• Given instruction: Collect every line of the records below that contains the word "piece".

• Supplied material:
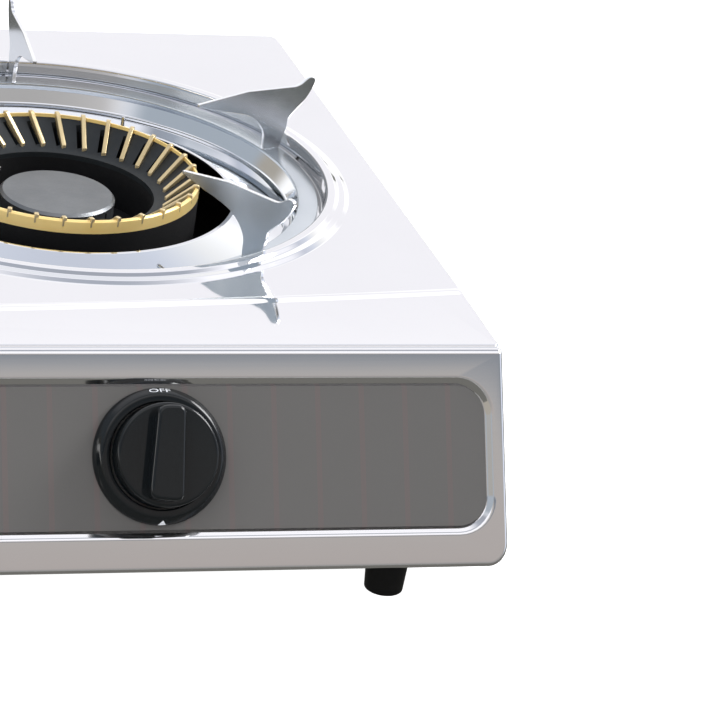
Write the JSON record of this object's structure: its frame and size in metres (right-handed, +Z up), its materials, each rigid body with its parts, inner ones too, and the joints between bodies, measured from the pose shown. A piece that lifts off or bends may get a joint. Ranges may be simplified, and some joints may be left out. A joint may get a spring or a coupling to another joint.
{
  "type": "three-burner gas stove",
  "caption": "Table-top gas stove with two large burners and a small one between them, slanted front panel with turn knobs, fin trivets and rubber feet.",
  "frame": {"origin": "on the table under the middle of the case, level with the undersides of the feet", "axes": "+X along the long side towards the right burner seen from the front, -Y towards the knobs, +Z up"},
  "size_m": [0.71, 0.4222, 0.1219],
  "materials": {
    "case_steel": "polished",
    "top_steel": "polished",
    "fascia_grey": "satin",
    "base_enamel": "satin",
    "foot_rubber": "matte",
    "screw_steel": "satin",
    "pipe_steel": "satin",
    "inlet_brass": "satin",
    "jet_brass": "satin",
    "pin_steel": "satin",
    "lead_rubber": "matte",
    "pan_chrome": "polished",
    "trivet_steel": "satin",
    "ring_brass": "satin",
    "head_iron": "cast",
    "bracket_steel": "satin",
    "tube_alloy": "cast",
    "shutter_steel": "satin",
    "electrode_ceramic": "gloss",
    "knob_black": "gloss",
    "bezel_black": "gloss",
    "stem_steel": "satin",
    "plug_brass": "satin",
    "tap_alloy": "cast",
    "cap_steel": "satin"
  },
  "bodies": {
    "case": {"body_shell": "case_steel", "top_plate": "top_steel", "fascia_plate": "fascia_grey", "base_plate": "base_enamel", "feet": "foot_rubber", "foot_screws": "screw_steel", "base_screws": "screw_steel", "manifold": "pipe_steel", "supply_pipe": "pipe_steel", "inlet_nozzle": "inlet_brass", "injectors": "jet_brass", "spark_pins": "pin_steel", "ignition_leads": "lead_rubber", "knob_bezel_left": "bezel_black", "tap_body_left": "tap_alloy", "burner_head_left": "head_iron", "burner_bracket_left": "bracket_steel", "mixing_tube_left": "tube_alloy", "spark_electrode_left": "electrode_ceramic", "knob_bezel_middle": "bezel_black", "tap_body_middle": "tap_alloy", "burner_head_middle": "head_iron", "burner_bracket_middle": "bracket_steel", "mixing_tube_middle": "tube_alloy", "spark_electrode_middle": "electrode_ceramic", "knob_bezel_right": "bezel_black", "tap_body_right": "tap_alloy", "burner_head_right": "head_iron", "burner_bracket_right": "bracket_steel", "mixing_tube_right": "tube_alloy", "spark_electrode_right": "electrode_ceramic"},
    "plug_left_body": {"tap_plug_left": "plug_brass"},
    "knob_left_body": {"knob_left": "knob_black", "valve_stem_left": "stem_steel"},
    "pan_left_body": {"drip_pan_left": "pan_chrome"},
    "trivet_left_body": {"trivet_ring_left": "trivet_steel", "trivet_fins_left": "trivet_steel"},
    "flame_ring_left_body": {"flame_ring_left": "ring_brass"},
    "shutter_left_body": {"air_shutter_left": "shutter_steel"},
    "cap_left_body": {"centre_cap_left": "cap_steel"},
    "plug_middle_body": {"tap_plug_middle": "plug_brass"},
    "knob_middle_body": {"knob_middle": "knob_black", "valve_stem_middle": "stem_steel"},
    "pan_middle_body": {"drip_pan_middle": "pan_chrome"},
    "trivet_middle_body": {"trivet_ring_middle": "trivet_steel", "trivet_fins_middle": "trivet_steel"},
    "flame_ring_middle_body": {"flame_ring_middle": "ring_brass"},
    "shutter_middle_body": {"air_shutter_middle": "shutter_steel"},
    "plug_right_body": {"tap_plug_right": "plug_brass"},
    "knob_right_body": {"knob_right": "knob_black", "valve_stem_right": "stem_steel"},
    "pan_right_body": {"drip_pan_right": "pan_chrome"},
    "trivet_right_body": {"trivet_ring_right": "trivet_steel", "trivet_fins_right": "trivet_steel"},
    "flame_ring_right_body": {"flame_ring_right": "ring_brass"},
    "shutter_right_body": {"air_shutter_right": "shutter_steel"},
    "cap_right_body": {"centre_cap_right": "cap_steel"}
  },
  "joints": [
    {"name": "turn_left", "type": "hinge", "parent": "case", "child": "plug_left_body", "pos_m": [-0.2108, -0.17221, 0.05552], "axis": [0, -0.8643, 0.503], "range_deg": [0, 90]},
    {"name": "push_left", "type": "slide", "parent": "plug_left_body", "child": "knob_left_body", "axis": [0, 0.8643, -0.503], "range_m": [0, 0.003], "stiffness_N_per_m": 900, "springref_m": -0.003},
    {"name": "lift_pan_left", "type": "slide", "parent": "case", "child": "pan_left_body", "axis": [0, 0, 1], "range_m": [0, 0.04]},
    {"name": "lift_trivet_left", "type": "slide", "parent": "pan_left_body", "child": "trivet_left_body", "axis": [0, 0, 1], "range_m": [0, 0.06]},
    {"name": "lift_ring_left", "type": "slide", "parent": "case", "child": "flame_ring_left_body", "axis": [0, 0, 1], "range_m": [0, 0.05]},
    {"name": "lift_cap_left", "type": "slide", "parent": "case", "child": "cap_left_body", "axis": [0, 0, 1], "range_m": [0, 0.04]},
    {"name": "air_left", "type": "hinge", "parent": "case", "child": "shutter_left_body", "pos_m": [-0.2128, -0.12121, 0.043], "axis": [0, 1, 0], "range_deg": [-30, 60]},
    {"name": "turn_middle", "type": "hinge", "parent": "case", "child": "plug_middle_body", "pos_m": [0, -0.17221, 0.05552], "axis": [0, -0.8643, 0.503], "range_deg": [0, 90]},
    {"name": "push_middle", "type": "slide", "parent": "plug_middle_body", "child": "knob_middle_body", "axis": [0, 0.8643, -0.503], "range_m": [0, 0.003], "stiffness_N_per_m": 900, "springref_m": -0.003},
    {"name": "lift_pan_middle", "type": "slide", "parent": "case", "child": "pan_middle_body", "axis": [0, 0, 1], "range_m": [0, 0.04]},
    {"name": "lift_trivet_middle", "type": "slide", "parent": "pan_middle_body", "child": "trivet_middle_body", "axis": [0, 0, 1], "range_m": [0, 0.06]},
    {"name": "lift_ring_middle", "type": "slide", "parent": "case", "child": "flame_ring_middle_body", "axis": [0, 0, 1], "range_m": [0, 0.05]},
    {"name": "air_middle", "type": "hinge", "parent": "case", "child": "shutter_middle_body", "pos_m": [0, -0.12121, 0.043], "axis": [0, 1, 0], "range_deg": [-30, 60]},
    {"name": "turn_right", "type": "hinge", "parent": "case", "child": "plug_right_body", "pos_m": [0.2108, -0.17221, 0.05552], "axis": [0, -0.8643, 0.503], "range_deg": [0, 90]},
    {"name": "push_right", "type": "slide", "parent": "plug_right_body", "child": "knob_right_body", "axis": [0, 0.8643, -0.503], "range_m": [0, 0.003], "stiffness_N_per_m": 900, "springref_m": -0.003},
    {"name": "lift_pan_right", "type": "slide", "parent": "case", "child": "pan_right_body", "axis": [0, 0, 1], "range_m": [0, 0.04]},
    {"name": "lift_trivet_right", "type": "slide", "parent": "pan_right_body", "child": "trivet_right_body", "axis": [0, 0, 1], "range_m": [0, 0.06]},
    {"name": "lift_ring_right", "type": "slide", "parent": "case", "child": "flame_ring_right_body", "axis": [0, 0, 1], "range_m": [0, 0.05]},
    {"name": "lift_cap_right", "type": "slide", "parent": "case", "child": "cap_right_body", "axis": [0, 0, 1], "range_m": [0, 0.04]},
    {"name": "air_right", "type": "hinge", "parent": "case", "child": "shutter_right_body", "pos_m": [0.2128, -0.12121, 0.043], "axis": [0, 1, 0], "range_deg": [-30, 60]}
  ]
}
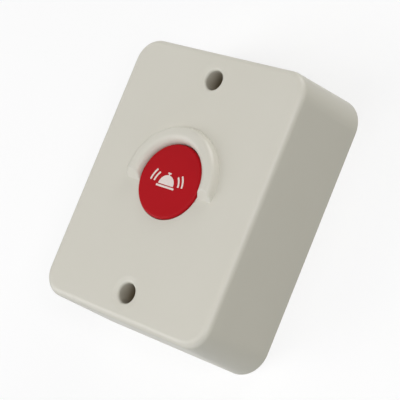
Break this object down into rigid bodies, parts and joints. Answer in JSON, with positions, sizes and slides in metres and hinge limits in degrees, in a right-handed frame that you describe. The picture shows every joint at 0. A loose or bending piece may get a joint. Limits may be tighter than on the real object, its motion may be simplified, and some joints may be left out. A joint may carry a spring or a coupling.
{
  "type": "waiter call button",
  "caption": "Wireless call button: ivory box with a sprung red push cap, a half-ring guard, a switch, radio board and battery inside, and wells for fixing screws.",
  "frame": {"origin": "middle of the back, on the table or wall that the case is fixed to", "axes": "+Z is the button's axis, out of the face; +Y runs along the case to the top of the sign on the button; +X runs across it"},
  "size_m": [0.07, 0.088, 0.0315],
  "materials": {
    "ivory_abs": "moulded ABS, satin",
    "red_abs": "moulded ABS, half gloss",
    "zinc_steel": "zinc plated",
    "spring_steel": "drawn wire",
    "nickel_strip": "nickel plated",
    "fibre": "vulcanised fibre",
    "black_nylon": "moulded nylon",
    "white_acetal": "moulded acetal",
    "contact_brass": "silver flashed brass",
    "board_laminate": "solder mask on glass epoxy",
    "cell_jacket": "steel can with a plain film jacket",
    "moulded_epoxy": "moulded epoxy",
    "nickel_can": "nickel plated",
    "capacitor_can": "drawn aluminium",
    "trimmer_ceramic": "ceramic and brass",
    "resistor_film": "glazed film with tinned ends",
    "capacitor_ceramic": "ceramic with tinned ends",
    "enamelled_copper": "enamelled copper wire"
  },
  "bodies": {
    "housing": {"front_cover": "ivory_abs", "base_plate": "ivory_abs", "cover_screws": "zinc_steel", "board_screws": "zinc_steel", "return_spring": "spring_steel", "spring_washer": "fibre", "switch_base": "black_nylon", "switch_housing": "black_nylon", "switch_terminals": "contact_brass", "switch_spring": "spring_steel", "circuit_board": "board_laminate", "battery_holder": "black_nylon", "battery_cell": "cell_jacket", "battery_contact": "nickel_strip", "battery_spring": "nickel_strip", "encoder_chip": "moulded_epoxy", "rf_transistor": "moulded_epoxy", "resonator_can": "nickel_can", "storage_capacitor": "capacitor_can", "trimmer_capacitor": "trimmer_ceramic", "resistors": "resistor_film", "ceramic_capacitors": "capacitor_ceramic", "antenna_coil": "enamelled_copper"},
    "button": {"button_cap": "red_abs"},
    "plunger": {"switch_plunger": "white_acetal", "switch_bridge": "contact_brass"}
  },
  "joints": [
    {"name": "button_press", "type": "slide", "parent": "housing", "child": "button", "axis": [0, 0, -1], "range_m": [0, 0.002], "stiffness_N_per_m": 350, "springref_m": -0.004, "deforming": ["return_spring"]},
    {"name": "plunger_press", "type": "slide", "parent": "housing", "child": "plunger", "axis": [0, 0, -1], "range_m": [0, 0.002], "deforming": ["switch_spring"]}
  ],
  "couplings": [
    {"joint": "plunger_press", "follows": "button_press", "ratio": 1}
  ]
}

• The output:
Write the JSON record of this object's structure: its frame and size in metres (right-handed, +Z up), its materials, each rigid body with its parts, inner ones too, and the joints between bodies, measured from the pose shown. A piece that lifts off or bends may get a joint. Ranges may be simplified, and some joints may be left out. A joint may get a spring or a coupling to another joint.
Break this object down into rigid bodies, parts and joints. Answer in JSON, with positions, sizes and slides in metres and hinge limits in degrees, in a right-handed frame that you describe. The picture shows every joint at 0. A loose or bending piece may get a joint. Limits may be tighter than on the real object, its motion may be simplified, and some joints may be left out. A joint may carry a spring or a coupling.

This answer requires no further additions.